Descriptive Statistics
Begin by examining the means and standard deviations to understand the distribution and scale of each variable. This helps identify unusual values and provides context for interpreting regression coefficients.

Correlation Matrix
Inspect correlations among predictors to detect potential multicollinearity. Moderate correlations are acceptable, but very high correlations (for example, above .80) may indicate redundancy among predictors.

Model Summary Table
Focus on three key statistics:

  • R: the correlation between observed and predicted values
  • : the proportion of variance in the outcome explained by the predictors
  • Adjusted R²: the preferred estimate of model fit because it adjusts for the number of predictors

Example interpretation:
“The predictors explained 65% of the variance in exam scores (Adjusted R² = .65), indicating a strong model fit.”

ANOVA Table
The ANOVA table tests whether the overall regression model significantly predicts the outcome variable.
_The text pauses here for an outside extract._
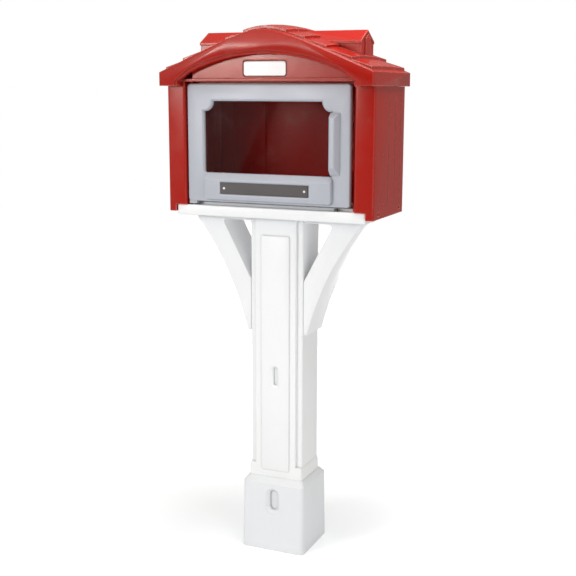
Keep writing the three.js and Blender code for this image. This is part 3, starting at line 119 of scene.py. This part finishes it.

  • If p < .05, the model provides a better fit than a model with no predictors.
  • This indicates that the predictors, taken together, significantly explain variation in the dependent variable.

Coefficients Table
This table shows the contribution of each predictor while controlling for the others.

Interpret:

  • Unstandardized B → expected change in the outcome for a one-unit increase in the predictor
  • Standardized Beta (β) → relative importance of predictors
  • p-value → whether the predictor significantly contributes to the model

Example interpretation:
Study hours \((β = .45, p < .001)\) is the strongest predictor of exam scores, indicating that higher study time is associated with higher scores.
Anxiety \((β = −.30, p = .01)\) is a significant negative predictor, suggesting that higher anxiety is associated with lower performance.

Multicollinearity Diagnostics
Assess whether predictors are excessively correlated.

  • Tolerance values below .10 indicate concern
  • VIF values above 10 suggest problematic multicollinearity

If these thresholds are exceeded, consider removing or combining predictors.

Residual Diagnostics
Evaluate whether regression assumptions are satisfied.

  • Normal P–P plot: points should lie close to the diagonal line, indicating normally distributed residuals
  • Residual vs predicted scatterplot: a random rectangular spread suggests linearity and homoscedasticity

A roughly even spread of residuals across predicted values indicates that model assumptions are reasonably met.

10.7 Writing Results (APA-Style)

A multiple regression analysis was conducted to examine whether study hours, attendance, anxiety, and GPA predicted exam scores.

The overall model was statistically significant,
\(F(4, 95) = 28.40, p < .001,\)
and explained 58% of the variance in exam scores (Adjusted \(R^2 = .58\)), indicating a substantial level of predictive accuracy.

Study hours \((β = .42, p < .001)\) and GPA \((β = .35, p < .001)\) were significant positive predictors, suggesting that students who studied more and had higher prior academic performance tended to achieve higher exam scores. Anxiety was a significant negative predictor \((β = −.21, p = .02)\), indicating that higher anxiety levels were associated with lower exam performance. Attendance did not significantly predict exam scores \((p = .18)\) when other variables were controlled.